There are apparently more than 17,000 documents related to Sharma that Apple feels are relevant in the case, but Facebook says that producing tens of thousands of documents is an "untimely, unfair, and unjustified request to redo fact discovery." Facebook has already provided Apple with more than 1,600 documents, including 200 involving Sharma, but Apple does not believe that is sufficient.
According to Apple, Facebook has been continually ignoring requests for documents and using delaying tactics. Apple says it served multiple subpoenas to Facebook starting in December and met with Facebook several times to narrow the scope of the requests, but Facebook has refused to produce many of the documents in question.
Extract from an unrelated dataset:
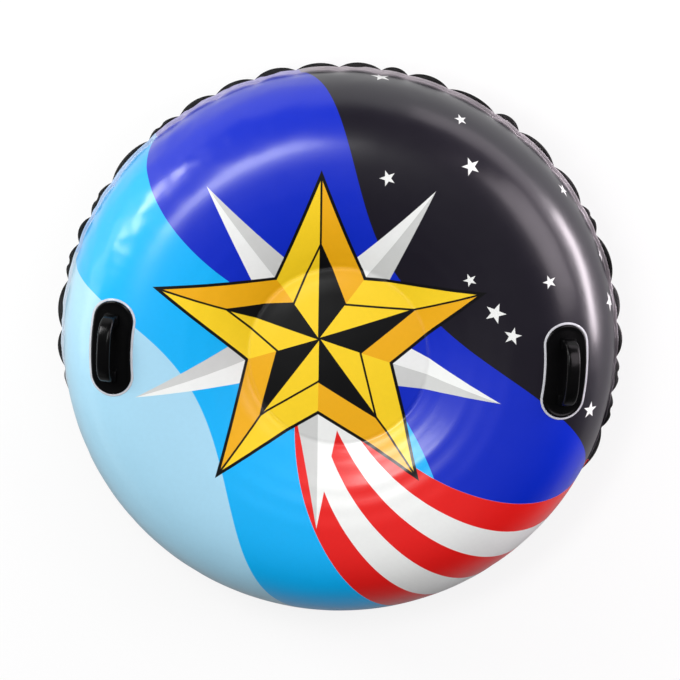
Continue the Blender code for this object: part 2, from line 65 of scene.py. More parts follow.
# Shape of the films, as the frame has it
SHEET = 0.0006
GAP = 0.0003
MERGE = 0.00001
SEAM_WIDTH = 0.015
SEAM_RADIUS = TUBE_RADIUS - SEAM_WIDTH
SEAM_Z = 0.105
CREST_INSET = 0.155
CREST_RADIUS = SEAM_RADIUS - CREST_INSET
SEAT_RADIUS = 0.157
SEAT_CREASE_DEPTH = 0.0375
SEAT_CROWN = 0.010
GROUND_OUTER_RADIUS = 0.375
GROUND_INNER_RADIUS = 0.275
UNDER_CREASE_Z = 0.050
VALVE_LAND_Z = 0.042
VALVE_HOLE_RADIUS = 0.0178
VALVE_LAND_RADIUS = 0.0365
TOP_CURVE = 0.87
UNDER_CURVE = 0.91

# Seam lobes and the puckers that run in from them
LOBES = 42
LOBE_COLUMNS = 12
COLUMNS = LOBES * LOBE_COLUMNS
LOBE_SEED = 11
LOBE_SHIFT = 0.20
LOBE_HEIGHTS = (0.78, 1.0)
LOBE_CURVE = 0.60
LOBE_REST = 0.04
LOBE_DEPTH = 0.0105
LOBE_TWIST = 0.0028
TWIST_CURVE = 1.5
LOBE_SKEW = 0.35
LOBE_BULGE = 0.0012
# How many lobes are double, and the depth, place and width of the dip between their halves
DOUBLE_SHARE = 0.16
DOUBLE_DIP = (0.45, 0.55, 0.10)
TOP_PLY_TRIM = 0.008
TOP_PLY_WAVE = 0.002
FLANGE_ROWS = 3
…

Apple was fed up with Facebook and ultimately agreed not to pursue additional documents if no Facebook executives testified, but Epic added Sharma to its witness list, and Apple again wants the documents.
Despite Facebook's knowledge of the time constraints in this action, it stalled for five days purportedly because "there is unavoidable technical processing time baked in to" investigating the burden of production, and finally admitted on March 29 it did not intend to produce more documents.
Facebook claims that Apple waited to ask for the documents after the discovery period had closed (and before Apple confirmed Sharma would be a witness), making the timing of the request "improper." Facebook also claims that Apple is asking for additional unrelated documents pertaining to iOS 14 and Facebook's response to App Tracking Transparency that are irrelevant to the case.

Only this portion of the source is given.